§ **Task to complete**:
Locate the line that contains "pad_wire = outline(BRIDGE_PAD, 0.0, BRIDGE_Z" and the line that contains "bpy.data.objects.remove(obj)". Copy both of them exactly, together with every line between them, and no others.

§ **Provided data**:
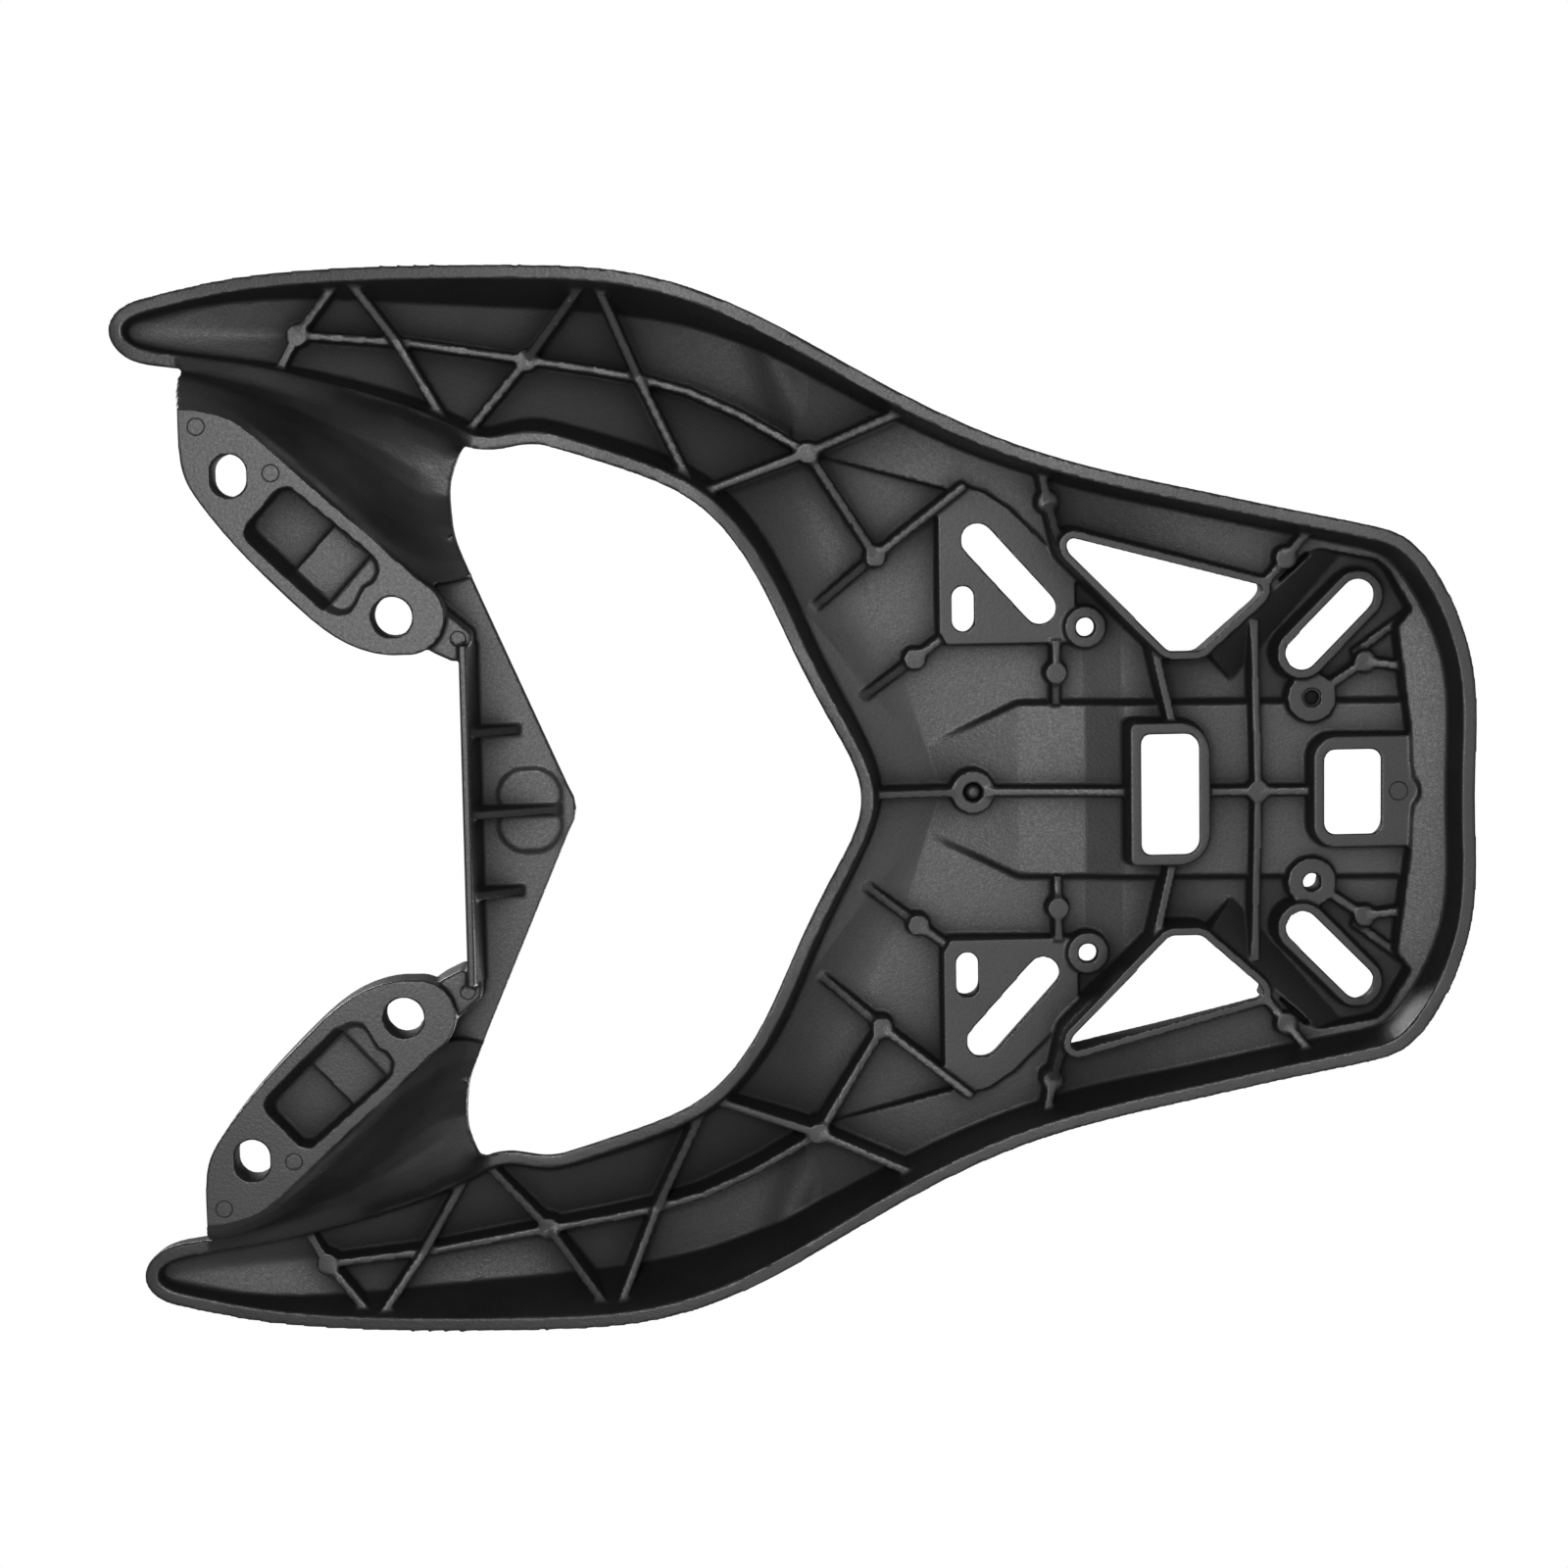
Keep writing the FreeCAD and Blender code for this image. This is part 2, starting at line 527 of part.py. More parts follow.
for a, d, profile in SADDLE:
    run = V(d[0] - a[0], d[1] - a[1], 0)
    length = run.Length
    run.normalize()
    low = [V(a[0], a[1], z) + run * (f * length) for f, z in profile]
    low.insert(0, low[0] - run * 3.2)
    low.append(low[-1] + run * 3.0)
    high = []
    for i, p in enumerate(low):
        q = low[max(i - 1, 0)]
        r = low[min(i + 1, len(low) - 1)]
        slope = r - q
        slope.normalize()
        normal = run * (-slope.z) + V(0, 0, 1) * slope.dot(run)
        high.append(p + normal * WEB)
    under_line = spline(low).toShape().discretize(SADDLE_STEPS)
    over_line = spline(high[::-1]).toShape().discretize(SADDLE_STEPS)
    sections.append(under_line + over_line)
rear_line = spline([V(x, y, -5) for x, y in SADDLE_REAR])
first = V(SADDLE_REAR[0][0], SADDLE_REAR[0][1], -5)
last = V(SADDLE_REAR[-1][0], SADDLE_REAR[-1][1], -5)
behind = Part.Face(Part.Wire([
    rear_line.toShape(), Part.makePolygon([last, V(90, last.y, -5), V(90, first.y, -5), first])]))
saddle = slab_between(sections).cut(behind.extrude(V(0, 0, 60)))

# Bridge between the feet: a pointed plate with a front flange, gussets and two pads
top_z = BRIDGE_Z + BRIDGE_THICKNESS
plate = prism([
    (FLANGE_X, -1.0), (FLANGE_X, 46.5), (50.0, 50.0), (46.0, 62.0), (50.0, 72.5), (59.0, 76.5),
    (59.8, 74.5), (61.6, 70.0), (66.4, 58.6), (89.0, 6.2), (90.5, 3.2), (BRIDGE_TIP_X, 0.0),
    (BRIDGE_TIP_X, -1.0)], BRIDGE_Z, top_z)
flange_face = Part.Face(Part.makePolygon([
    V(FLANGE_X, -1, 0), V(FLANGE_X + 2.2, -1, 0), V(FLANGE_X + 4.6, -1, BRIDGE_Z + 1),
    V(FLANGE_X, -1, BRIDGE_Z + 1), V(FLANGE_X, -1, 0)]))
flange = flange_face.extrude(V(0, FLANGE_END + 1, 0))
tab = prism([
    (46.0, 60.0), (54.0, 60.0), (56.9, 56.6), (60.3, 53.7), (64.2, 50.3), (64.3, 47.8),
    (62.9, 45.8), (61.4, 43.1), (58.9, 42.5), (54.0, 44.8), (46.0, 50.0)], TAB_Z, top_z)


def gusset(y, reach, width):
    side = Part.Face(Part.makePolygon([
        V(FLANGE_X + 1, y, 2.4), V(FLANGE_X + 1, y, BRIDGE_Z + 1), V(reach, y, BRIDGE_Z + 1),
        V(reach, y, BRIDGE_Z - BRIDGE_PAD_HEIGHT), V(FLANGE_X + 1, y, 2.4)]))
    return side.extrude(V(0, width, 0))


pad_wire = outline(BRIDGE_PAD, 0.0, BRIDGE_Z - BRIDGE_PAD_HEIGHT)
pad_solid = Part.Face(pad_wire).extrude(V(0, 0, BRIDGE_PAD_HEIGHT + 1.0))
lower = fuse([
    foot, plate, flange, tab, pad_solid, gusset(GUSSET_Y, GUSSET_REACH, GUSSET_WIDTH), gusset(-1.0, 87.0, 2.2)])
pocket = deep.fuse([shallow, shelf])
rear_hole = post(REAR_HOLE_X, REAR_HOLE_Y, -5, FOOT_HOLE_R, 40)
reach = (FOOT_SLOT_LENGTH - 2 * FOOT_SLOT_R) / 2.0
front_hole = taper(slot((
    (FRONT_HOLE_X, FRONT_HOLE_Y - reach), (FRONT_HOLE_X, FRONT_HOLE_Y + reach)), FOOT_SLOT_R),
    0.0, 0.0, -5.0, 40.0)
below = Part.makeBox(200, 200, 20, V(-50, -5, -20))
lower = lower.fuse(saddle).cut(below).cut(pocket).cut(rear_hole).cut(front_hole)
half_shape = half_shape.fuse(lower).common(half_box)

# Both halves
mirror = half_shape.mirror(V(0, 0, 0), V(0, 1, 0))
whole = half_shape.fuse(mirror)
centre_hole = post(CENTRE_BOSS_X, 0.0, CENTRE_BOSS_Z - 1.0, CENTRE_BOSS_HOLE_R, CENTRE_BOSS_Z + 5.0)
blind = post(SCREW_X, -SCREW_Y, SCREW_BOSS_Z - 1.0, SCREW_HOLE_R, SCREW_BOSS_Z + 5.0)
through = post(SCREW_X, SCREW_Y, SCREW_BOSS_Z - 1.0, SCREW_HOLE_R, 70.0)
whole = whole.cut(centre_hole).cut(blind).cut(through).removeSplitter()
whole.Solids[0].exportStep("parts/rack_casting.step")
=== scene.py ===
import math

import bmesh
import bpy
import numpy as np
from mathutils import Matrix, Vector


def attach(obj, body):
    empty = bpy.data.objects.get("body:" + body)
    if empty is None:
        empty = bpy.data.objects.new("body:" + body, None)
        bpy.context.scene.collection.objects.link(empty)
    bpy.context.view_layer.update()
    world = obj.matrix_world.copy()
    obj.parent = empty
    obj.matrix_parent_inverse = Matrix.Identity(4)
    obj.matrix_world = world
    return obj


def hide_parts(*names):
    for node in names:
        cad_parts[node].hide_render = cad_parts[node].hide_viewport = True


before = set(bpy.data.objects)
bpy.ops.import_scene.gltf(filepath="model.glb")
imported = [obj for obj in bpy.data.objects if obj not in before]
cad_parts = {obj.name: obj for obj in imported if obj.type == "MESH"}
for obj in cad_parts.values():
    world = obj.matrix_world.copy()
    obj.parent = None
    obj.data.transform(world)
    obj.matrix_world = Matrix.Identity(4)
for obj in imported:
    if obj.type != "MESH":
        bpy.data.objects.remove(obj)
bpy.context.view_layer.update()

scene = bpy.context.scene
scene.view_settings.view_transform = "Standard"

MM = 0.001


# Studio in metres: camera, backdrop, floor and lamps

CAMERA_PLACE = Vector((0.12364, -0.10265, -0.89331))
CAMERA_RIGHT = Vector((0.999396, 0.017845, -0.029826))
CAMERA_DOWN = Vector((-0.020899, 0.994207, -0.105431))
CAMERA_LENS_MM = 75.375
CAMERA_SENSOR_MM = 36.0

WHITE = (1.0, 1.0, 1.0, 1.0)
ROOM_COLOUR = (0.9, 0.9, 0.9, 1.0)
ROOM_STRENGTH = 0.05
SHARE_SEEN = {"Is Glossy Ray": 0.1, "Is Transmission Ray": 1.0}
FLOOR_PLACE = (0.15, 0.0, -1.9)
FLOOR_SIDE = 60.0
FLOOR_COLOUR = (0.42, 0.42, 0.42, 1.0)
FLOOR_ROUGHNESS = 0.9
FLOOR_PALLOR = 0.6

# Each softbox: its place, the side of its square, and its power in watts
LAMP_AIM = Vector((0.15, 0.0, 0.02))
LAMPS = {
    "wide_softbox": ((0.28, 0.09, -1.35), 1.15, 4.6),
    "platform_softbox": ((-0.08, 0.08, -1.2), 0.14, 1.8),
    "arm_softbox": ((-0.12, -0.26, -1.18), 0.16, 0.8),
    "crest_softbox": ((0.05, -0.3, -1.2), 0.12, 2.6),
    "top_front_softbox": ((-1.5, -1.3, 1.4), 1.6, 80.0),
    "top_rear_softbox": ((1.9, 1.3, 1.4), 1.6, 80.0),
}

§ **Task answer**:
pad_wire = outline(BRIDGE_PAD, 0.0, BRIDGE_Z - BRIDGE_PAD_HEIGHT)
pad_solid = Part.Face(pad_wire).extrude(V(0, 0, BRIDGE_PAD_HEIGHT + 1.0))
lower = fuse([
    foot, plate, flange, tab, pad_solid, gusset(GUSSET_Y, GUSSET_REACH, GUSSET_WIDTH), gusset(-1.0, 87.0, 2.2)])
pocket = deep.fuse([shallow, shelf])
rear_hole = post(REAR_HOLE_X, REAR_HOLE_Y, -5, FOOT_HOLE_R, 40)
reach = (FOOT_SLOT_LENGTH - 2 * FOOT_SLOT_R) / 2.0
front_hole = taper(slot((
    (FRONT_HOLE_X, FRONT_HOLE_Y - reach), (FRONT_HOLE_X, FRONT_HOLE_Y + reach)), FOOT_SLOT_R),
    0.0, 0.0, -5.0, 40.0)
below = Part.makeBox(200, 200, 20, V(-50, -5, -20))
lower = lower.fuse(saddle).cut(below).cut(pocket).cut(rear_hole).cut(front_hole)
half_shape = half_shape.fuse(lower).common(half_box)

# Both halves
mirror = half_shape.mirror(V(0, 0, 0), V(0, 1, 0))
whole = half_shape.fuse(mirror)
centre_hole = post(CENTRE_BOSS_X, 0.0, CENTRE_BOSS_Z - 1.0, CENTRE_BOSS_HOLE_R, CENTRE_BOSS_Z + 5.0)
blind = post(SCREW_X, -SCREW_Y, SCREW_BOSS_Z - 1.0, SCREW_HOLE_R, SCREW_BOSS_Z + 5.0)
through = post(SCREW_X, SCREW_Y, SCREW_BOSS_Z - 1.0, SCREW_HOLE_R, 70.0)
whole = whole.cut(centre_hole).cut(blind).cut(through).removeSplitter()
whole.Solids[0].exportStep("parts/rack_casting.step")
=== scene.py ===
import math

import bmesh
import bpy
import numpy as np
from mathutils import Matrix, Vector


def attach(obj, body):
    empty = bpy.data.objects.get("body:" + body)
    if empty is None:
        empty = bpy.data.objects.new("body:" + body, None)
        bpy.context.scene.collection.objects.link(empty)
    bpy.context.view_layer.update()
    world = obj.matrix_world.copy()
    obj.parent = empty
    obj.matrix_parent_inverse = Matrix.Identity(4)
    obj.matrix_world = world
    return obj


def hide_parts(*names):
    for node in names:
        cad_parts[node].hide_render = cad_parts[node].hide_viewport = True


before = set(bpy.data.objects)
bpy.ops.import_scene.gltf(filepath="model.glb")
imported = [obj for obj in bpy.data.objects if obj not in before]
cad_parts = {obj.name: obj for obj in imported if obj.type == "MESH"}
for obj in cad_parts.values():
    world = obj.matrix_world.copy()
    obj.parent = None
    obj.data.transform(world)
    obj.matrix_world = Matrix.Identity(4)
for obj in imported:
    if obj.type != "MESH":
        bpy.data.objects.remove(obj)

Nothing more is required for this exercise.